§ Records supplied
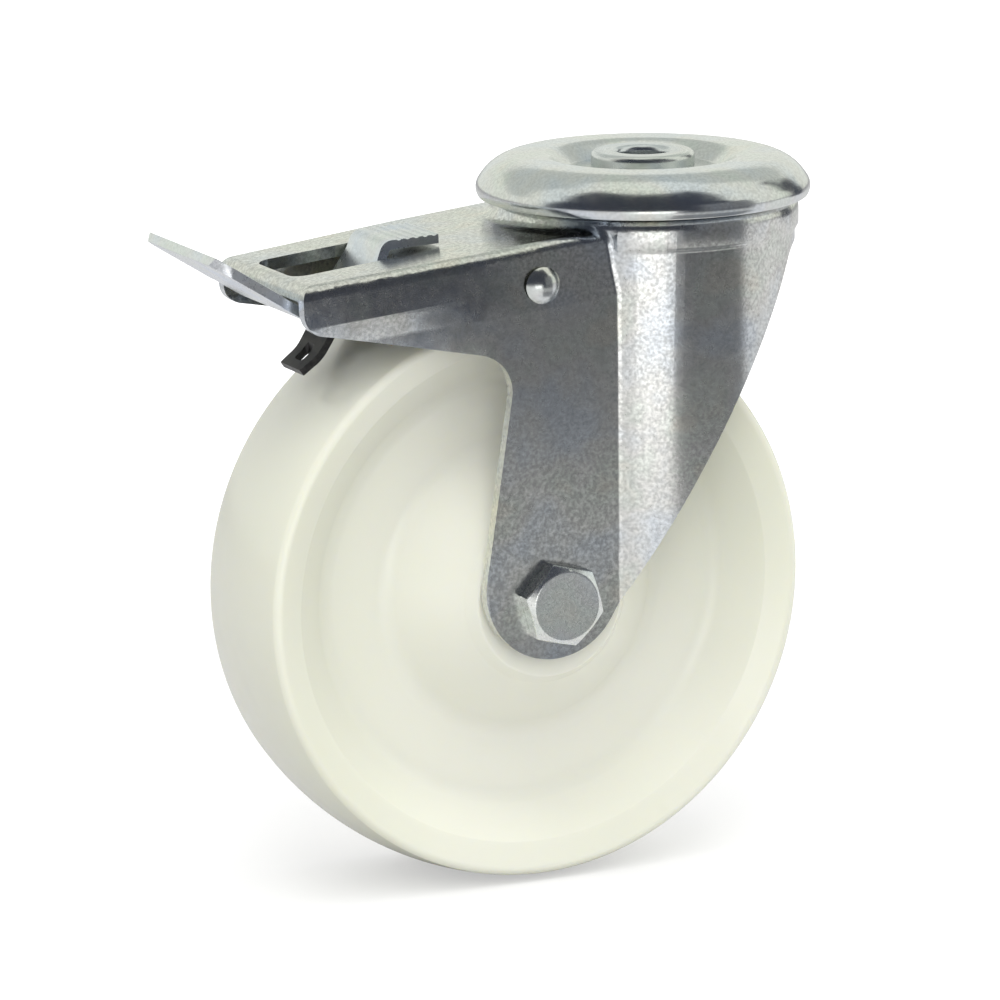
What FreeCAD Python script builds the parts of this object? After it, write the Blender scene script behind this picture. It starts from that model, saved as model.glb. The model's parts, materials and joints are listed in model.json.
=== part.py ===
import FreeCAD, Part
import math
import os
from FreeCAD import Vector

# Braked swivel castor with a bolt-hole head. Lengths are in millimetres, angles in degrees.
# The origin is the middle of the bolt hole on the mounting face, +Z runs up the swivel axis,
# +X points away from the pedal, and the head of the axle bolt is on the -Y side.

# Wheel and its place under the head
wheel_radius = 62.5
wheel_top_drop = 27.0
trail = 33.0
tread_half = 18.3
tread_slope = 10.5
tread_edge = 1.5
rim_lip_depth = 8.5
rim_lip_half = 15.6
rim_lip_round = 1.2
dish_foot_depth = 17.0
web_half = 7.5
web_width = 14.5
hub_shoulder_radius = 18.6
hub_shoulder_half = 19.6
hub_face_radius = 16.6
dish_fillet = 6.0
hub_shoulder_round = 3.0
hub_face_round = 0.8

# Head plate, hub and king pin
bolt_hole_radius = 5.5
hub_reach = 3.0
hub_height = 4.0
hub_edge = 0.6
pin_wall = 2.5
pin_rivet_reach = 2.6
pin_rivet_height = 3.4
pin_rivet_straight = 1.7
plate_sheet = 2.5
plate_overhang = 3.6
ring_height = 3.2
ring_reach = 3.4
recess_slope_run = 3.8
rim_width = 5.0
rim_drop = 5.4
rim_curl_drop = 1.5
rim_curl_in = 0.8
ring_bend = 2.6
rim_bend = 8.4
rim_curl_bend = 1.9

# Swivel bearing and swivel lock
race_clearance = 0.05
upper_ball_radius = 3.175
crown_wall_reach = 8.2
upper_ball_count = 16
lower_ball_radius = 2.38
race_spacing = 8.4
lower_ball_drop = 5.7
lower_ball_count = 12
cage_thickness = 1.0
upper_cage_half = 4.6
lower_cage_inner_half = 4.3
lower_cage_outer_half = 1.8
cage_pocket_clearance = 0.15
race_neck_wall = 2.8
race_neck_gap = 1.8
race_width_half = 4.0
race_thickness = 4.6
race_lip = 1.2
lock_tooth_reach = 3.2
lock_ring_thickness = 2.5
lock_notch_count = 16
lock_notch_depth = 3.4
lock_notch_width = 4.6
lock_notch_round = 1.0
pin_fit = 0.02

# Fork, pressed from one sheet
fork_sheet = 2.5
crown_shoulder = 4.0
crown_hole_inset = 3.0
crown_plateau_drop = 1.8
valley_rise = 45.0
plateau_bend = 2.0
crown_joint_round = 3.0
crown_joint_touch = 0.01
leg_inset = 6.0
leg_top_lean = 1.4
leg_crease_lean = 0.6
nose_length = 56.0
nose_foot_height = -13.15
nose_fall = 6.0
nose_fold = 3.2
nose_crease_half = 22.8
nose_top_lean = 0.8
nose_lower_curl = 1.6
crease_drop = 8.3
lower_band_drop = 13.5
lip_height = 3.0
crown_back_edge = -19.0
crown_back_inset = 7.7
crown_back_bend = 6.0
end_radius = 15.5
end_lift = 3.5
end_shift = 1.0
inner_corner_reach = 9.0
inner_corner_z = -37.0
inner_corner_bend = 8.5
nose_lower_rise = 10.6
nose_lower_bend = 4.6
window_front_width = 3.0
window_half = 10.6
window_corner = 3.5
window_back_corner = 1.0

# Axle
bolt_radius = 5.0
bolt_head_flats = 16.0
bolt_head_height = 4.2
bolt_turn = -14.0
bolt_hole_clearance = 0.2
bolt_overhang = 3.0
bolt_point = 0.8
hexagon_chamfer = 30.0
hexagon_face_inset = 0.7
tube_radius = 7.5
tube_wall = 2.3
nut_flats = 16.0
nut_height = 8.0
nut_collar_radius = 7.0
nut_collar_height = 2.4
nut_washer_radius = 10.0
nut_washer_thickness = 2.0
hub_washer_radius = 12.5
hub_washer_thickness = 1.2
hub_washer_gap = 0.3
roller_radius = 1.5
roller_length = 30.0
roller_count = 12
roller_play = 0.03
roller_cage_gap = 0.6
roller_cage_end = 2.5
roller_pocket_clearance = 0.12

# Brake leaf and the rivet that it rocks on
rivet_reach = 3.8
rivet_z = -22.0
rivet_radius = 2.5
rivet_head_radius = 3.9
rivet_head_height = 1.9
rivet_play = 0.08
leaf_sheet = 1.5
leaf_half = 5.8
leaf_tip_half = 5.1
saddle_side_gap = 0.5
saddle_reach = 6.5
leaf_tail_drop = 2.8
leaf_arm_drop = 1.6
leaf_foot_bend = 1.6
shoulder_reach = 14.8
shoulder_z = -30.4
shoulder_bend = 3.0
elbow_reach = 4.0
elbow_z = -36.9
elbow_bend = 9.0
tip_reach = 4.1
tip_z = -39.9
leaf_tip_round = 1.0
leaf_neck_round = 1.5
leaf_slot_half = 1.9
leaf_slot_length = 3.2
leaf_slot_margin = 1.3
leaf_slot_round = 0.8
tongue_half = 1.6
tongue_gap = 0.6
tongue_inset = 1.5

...

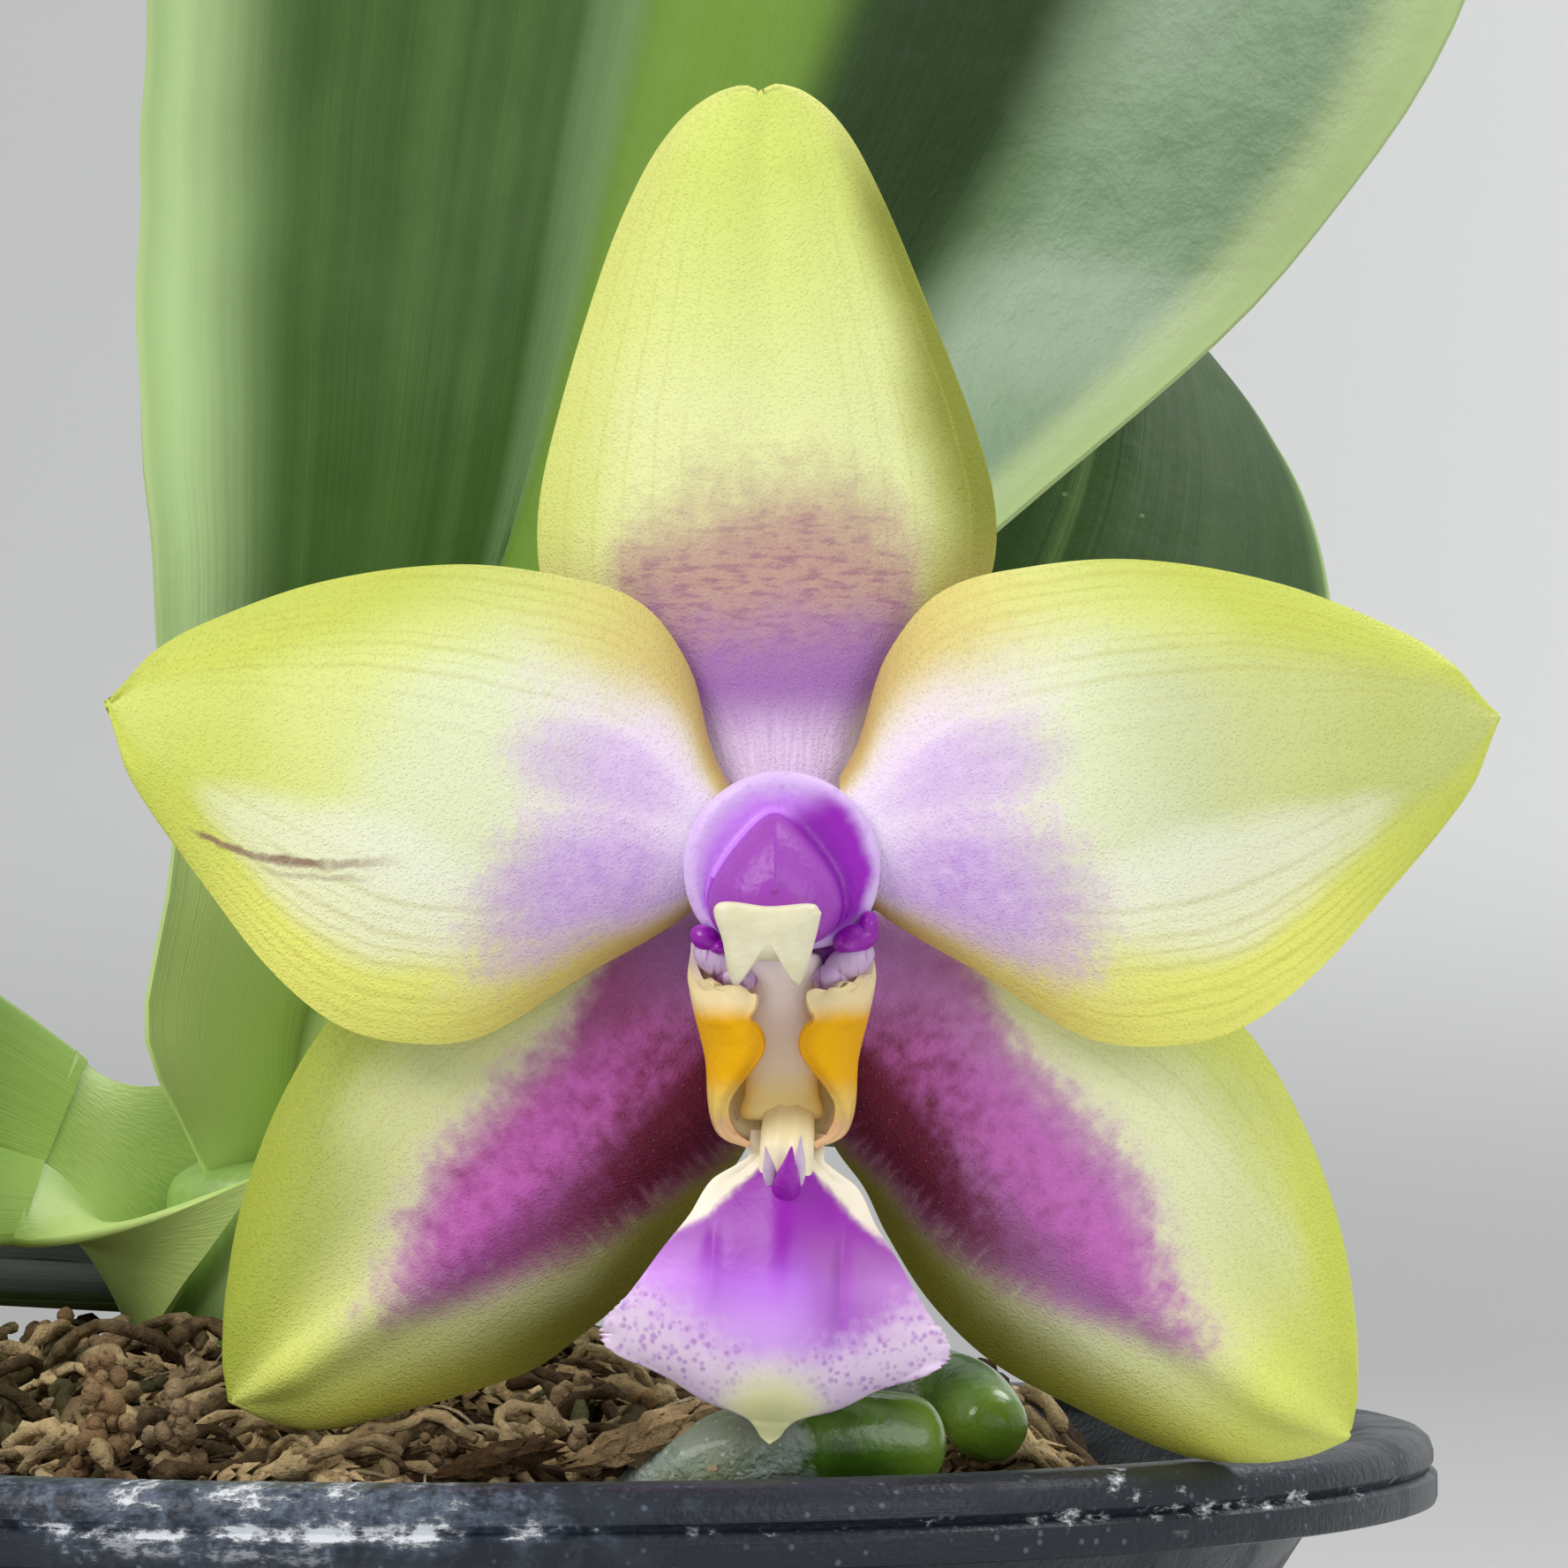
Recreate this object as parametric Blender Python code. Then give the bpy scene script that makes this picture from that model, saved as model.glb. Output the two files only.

§ What you need to do
Among the entries above, find the line with "What FreeCAD Python" and the line with "from FreeCAD import Vector"; give again exactly these two lines and all lines between them.

§ Task answer
What FreeCAD Python script builds the parts of this object? After it, write the Blender scene script behind this picture. It starts from that model, saved as model.glb. The model's parts, materials and joints are listed in model.json.
=== part.py ===
import FreeCAD, Part
import math
import os
from FreeCAD import Vector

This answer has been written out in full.